= Goal =
Locate the line bearing "# ---- Hall sensor" in the material below, then reproduce it and each following line up to and including the line bearing "obj.data.transform(world)".

= Input rows =
------------------------------------------------------------

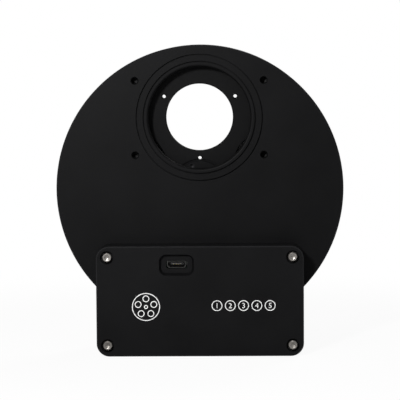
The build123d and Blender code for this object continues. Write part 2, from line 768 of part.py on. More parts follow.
with BuildPart() as board_standoffs:
    with BuildSketch(at_depth(board_back)):
        with Locations(*board_spots):
            RegularPolygon(standoff_flats / sqrt(3), 6)
            Circle(m2_shank + fit, mode=Mode.SUBTRACT)
    extrude(amount=board_back - box_floor)
keep(board_standoffs.part, "board_standoffs")

board_screw_length = box_floor - board_front + fit
board_screws = screws(
    board_spots, board_front, m2_low_head, m2_low_height, m2_shank, board_screw_length, m2_low_key
)
keep(board_screws, "board_screws")

with BuildPart() as board_chips:
    for left, bottom, width, height, thickness in board_chip_list:
        with BuildSketch(at_depth(board_front)):
            with Locations((board_left + left, board_bottom + bottom)):
                Rectangle(width, height)
        extrude(amount=thickness)
keep(board_chips.part, "board_chips")

with BuildPart() as board_capacitors:
    with BuildSketch(at_depth(board_front)):
        with Locations((board_left + capacitor_place[0], board_bottom + capacitor_place[1])):
            with GridLocations(0, capacitor_pitch, 1, 2):
                Circle(capacitor_radius)
    extrude(amount=capacitor_height)
    fillet(board_capacitors.faces().group_by(Axis.Y)[0].edges(), capacitor_edge)
keep(board_capacitors.part, "board_capacitors")


# ---- USB socket, standing on the board and reaching the lid's window -----------------------------
def usb_outline(width, height, cut):
    """Micro-B outline: square top corners and chamfered lower ones."""
    top = height / 2
    side = width / 2
    left = [(-side, top), (-side, cut - top), (cut - side, -top)]
    right = [(side - cut, -top), (side, cut - top), (side, top)]
    Polygon(*left, *right, align=None)


usb_front = board_front - usb_length
usb_inside = (usb_size[0] - 2 * usb_sheet, usb_size[1] - 2 * usb_sheet)
with BuildPart() as usb_shell:
    with BuildSketch(at_depth(board_front)):
        with Locations((usb_x, usb_z)):
            usb_outline(*usb_size, usb_lower_chamfer)
    extrude(amount=usb_length)
    with BuildSketch(at_depth(usb_front + usb_sheet)):
        with Locations((usb_x, usb_z)):
            usb_outline(usb_size[0] + usb_flare, usb_size[1] + usb_flare, usb_lower_chamfer)
    extrude(amount=usb_sheet)
    with BuildSketch(at_depth(board_front)):
        with Locations((usb_x, usb_z)):
            usb_outline(*usb_inside, usb_lower_chamfer)
    extrude(amount=usb_length, mode=Mode.SUBTRACT)
keep(usb_shell.part, "usb_shell")

tongue_z = usb_z + usb_tongue_lift
tongue_root = board_front - usb_base_depth
tongue_length = usb_length - usb_base_depth - usb_tongue_sunk
with BuildPart() as usb_insulator:
    with BuildSketch(at_depth(board_front)):
        with Locations((usb_x, usb_z)):
            usb_outline(usb_inside[0] - fit, usb_inside[1] - fit, usb_lower_chamfer)
    extrude(amount=usb_base_depth)
    with BuildSketch(at_depth(tongue_root)):
        with Locations((usb_x, tongue_z)):
            Rectangle(*usb_tongue)
    extrude(amount=tongue_length)
keep(usb_insulator.part, "usb_insulator")

with BuildPart() as usb_contacts:
    with BuildSketch(at_depth(tongue_root)):
        with Locations((usb_x, tongue_z - (usb_tongue[1] + usb_contact[1]) / 2)):
            with GridLocations(usb_contact_pitch, 0, usb_contact_count, 1):
                Rectangle(*usb_contact)
    extrude(amount=tongue_length - usb_contact_setback)
keep(usb_contacts.part, "usb_contacts")

# ---- Hall sensor against the partition, wired to the back of the board ---------------------------
with BuildPart() as hall_sensor:
    with BuildSketch(at_depth(box_floor)):
        with Locations((0, hall_z)):
            Rectangle(hall_size[0], hall_size[2])
    extrude(amount=hall_size[1])
keep(hall_sensor.part, "hall_sensor")

with BuildPart() as hall_leads:
    with BuildSketch(at_depth(box_floor - hall_size[1])):
        with Locations((0, hall_z)):
            with GridLocations(hall_lead_pitch, 0, 3, 1):
                Rectangle(hall_lead, hall_lead)
    extrude(amount=box_floor - hall_size[1] - board_back)
keep(hall_leads.part, "hall_leads")

print(f"drum radius {drum_radius:.2f}, lid face {lid_front:.2f}, pinion at {pinion_x:.3f}, {pinion_z:.3f}")
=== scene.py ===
"""Looks of a motorised optical filter wheel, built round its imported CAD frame.

Every length is in metres. The origin is on the optical axis in the drum's front face, +Y runs to the
back, +Z is up. "Depth" is the distance behind the front face, so it is Y.
"""

import json
import logging
import math
from dataclasses import dataclass
from enum import Enum
from typing import Callable, Iterable, Optional, Sequence

import bmesh
import bpy
from mathutils import Matrix, Vector

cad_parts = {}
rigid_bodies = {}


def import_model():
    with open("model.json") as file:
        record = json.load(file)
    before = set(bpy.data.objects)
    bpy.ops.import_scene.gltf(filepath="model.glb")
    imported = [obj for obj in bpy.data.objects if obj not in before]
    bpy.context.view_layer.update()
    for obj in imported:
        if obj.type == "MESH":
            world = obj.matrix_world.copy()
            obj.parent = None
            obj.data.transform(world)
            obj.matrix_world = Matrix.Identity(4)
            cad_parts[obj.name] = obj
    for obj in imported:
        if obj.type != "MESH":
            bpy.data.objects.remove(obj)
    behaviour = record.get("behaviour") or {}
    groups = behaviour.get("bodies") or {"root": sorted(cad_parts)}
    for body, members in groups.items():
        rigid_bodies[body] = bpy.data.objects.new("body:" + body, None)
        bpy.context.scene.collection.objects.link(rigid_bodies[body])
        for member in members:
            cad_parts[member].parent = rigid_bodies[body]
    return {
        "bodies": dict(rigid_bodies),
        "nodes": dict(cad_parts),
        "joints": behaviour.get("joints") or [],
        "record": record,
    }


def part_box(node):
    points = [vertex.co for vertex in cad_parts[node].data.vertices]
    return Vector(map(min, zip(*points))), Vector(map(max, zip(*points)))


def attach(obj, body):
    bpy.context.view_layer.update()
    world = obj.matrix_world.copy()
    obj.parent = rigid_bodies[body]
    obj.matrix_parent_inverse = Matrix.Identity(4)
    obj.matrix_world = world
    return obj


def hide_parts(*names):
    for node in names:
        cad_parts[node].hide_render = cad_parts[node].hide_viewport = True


Point2 = tuple[float, float]
Spot = tuple[float, float]
Wave = Callable[[float, float, float], float]

LOG = logging.getLogger("filter_wheel")
MM = 0.001
SMOOTH_ANGLE = math.radians(32)
ROUND_SEGMENTS = 192
HOLE_SEGMENTS = 40
KEY_DEPTH = 0.72  # of a hexagon socket, as a share of the head
KEY_LEAD = 1.06  # its mouth's chamfer, as a share of the hexagon's radius
KEY_DRILL = 0.84  # the drilled cone at its end, as a share of the same


# ---- Layout read from the frame ------------------------------------------------------------------
def extent(node: str) -> tuple[Vector, Vector]:
    """Lowest and highest corner of a CAD node."""
    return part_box(node)


def joint_place(frame: dict, name: str) -> Vector:
    """Place of a joint's axis.

    Args:
        name: the joint's name.

    Returns:
        A point on the axis.
    """
    joint = next(j for j in frame["joints"] if j["name"] == name)
    return Vector(joint["pos_m"])


@dataclass(frozen=True)
class Layout:
    """Places and sizes that several sub-assemblies share, taken from the CAD frame."""

    wheel: Spot
    pinion: Spot
    drum_radius: float
    drum_front: float
    body_back: float
    cover_back: float
    lid_front: float
    lid_back: float
    box_half_width: float
    box_top: float
    box_bottom: float
    carousel_front: float
    carousel_back: float
    hub_back: float

    @classmethod
    def from_frame(cls, frame: dict) -> "Layout":
        """Measure the CAD nodes.


        Returns:
            The shared layout.
        """
        wheel = joint_place(frame, "carousel_spin")
        pinion = joint_place(frame, "pinion_spin")
        cover_low, cover_high = extent("rear_cover")
        lid_low, lid_high = extent("electronics_lid")
        carousel_low, carousel_high = extent("carousel")
        _, race_high = extent("bearing_outer_race")
        return cls(
            wheel=(wheel.x, wheel.z),
            pinion=(pinion.x, pinion.z),
            drum_radius=cover_high.z - wheel.z,
            drum_front=0.0,
            body_back=cover_low.y,
            cover_back=cover_high.y,
            lid_front=lid_low.y,
            lid_back=lid_high.y,
            box_half_width=lid_high.x,
            box_top=lid_high.z,
            box_bottom=lid_low.z,
            carousel_front=carousel_low.y,
            carousel_back=race_high.y,
            hub_back=carousel_high.y,
        )

    @property
    def box_middle(self) -> float:
        """Height of the middle of the electronics box."""
        return (self.box_top + self.box_bottom) / 2

    @property
    def box_height(self) -> float:
        """Height of the electronics box."""
        return self.box_top - self.box_bottom


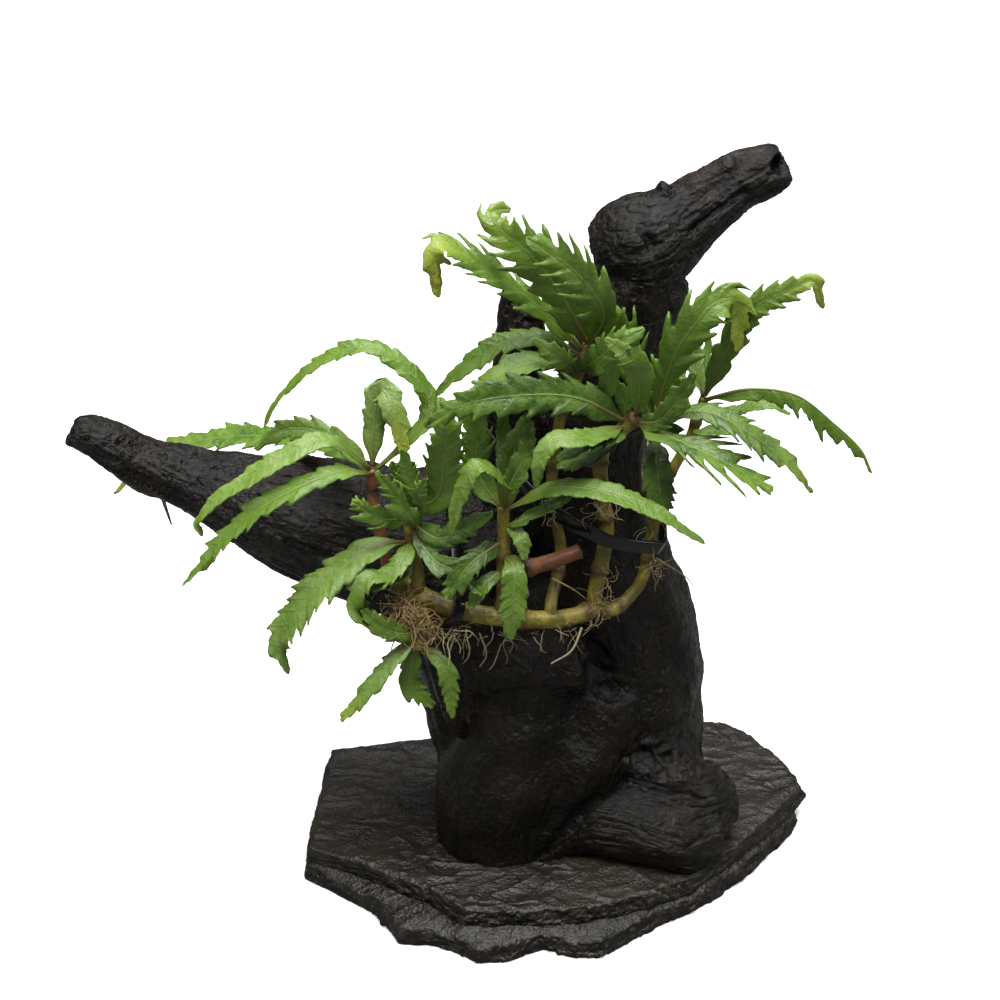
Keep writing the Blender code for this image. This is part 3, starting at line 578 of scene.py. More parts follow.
def mottle_group():
    """Blotches of a given size in metres, 0 to 1."""
    tree, given, out = group(
        "mottle",
        [
            ("Place", "NodeSocketVector", None), ("Size", "NodeSocketFloat", 0.01),
            ("Low", "NodeSocketFloat", 0.35), ("High", "NodeSocketFloat", 0.65),
        ],
        [("Mask", "NodeSocketFloat")],
    )
    scale = math_node(tree, "DIVIDE", 1.0, given.outputs["Size"])
    cloud = node(
        tree, "ShaderNodeTexNoise",
        {"Vector": given.outputs["Place"], "Scale": scale, "Detail": 4.0, "Roughness": 0.6},
    )
    mask = ramp(tree, cloud.outputs["Fac"], given.outputs["Low"], given.outputs["High"])
    tree.links.new(mask, out.inputs["Mask"])
    return tree


def relief_group():
    """Height of a rough surface: fibres along the first axis of Place, and fine pits."""
    tree, given, out = group(
        "relief",
        [
            ("Place", "NodeSocketVector", None), ("Stretch", "NodeSocketFloat", 0.15),
            ("Size", "NodeSocketFloat", 0.002), ("Pits", "NodeSocketFloat", 0.3),
        ],
        [("Height", "NodeSocketFloat")],
    )
    scale = math_node(tree, "DIVIDE", 1.0, given.outputs["Size"])
    squeeze = node(tree, "ShaderNodeCombineXYZ", {"X": given.outputs["Stretch"], "Y": 1.0, "Z": 1.0})
    along = node(
        tree, "ShaderNodeVectorMath", {0: given.outputs["Place"], 1: squeeze.outputs[0]}, operation="MULTIPLY"
    )
    fibres = node(
        tree, "ShaderNodeTexNoise",
        {"Vector": along.outputs[0], "Scale": scale, "Detail": 5.0, "Roughness": 0.65},
    )
    finer = math_node(tree, "MULTIPLY", scale, 1.4)
    inputs = {"Vector": given.outputs["Place"], "Scale": finer}
    pits = node(tree, "ShaderNodeTexVoronoi", inputs, feature="F1")
    part = math_node(tree, "MULTIPLY", pits.outputs["Distance"], given.outputs["Pits"])
    tree.links.new(math_node(tree, "ADD", fibres.outputs["Fac"], part), out.inputs["Height"])
    return tree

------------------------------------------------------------

= Exercise response =
# ---- Hall sensor against the partition, wired to the back of the board ---------------------------
with BuildPart() as hall_sensor:
    with BuildSketch(at_depth(box_floor)):
        with Locations((0, hall_z)):
            Rectangle(hall_size[0], hall_size[2])
    extrude(amount=hall_size[1])
keep(hall_sensor.part, "hall_sensor")

with BuildPart() as hall_leads:
    with BuildSketch(at_depth(box_floor - hall_size[1])):
        with Locations((0, hall_z)):
            with GridLocations(hall_lead_pitch, 0, 3, 1):
                Rectangle(hall_lead, hall_lead)
    extrude(amount=box_floor - hall_size[1] - board_back)
keep(hall_leads.part, "hall_leads")

print(f"drum radius {drum_radius:.2f}, lid face {lid_front:.2f}, pinion at {pinion_x:.3f}, {pinion_z:.3f}")
=== scene.py ===
"""Looks of a motorised optical filter wheel, built round its imported CAD frame.

Every length is in metres. The origin is on the optical axis in the drum's front face, +Y runs to the
back, +Z is up. "Depth" is the distance behind the front face, so it is Y.
"""

import json
import logging
import math
from dataclasses import dataclass
from enum import Enum
from typing import Callable, Iterable, Optional, Sequence

import bmesh
import bpy
from mathutils import Matrix, Vector

cad_parts = {}
rigid_bodies = {}


def import_model():
    with open("model.json") as file:
        record = json.load(file)
    before = set(bpy.data.objects)
    bpy.ops.import_scene.gltf(filepath="model.glb")
    imported = [obj for obj in bpy.data.objects if obj not in before]
    bpy.context.view_layer.update()
    for obj in imported:
        if obj.type == "MESH":
            world = obj.matrix_world.copy()
            obj.parent = None
            obj.data.transform(world)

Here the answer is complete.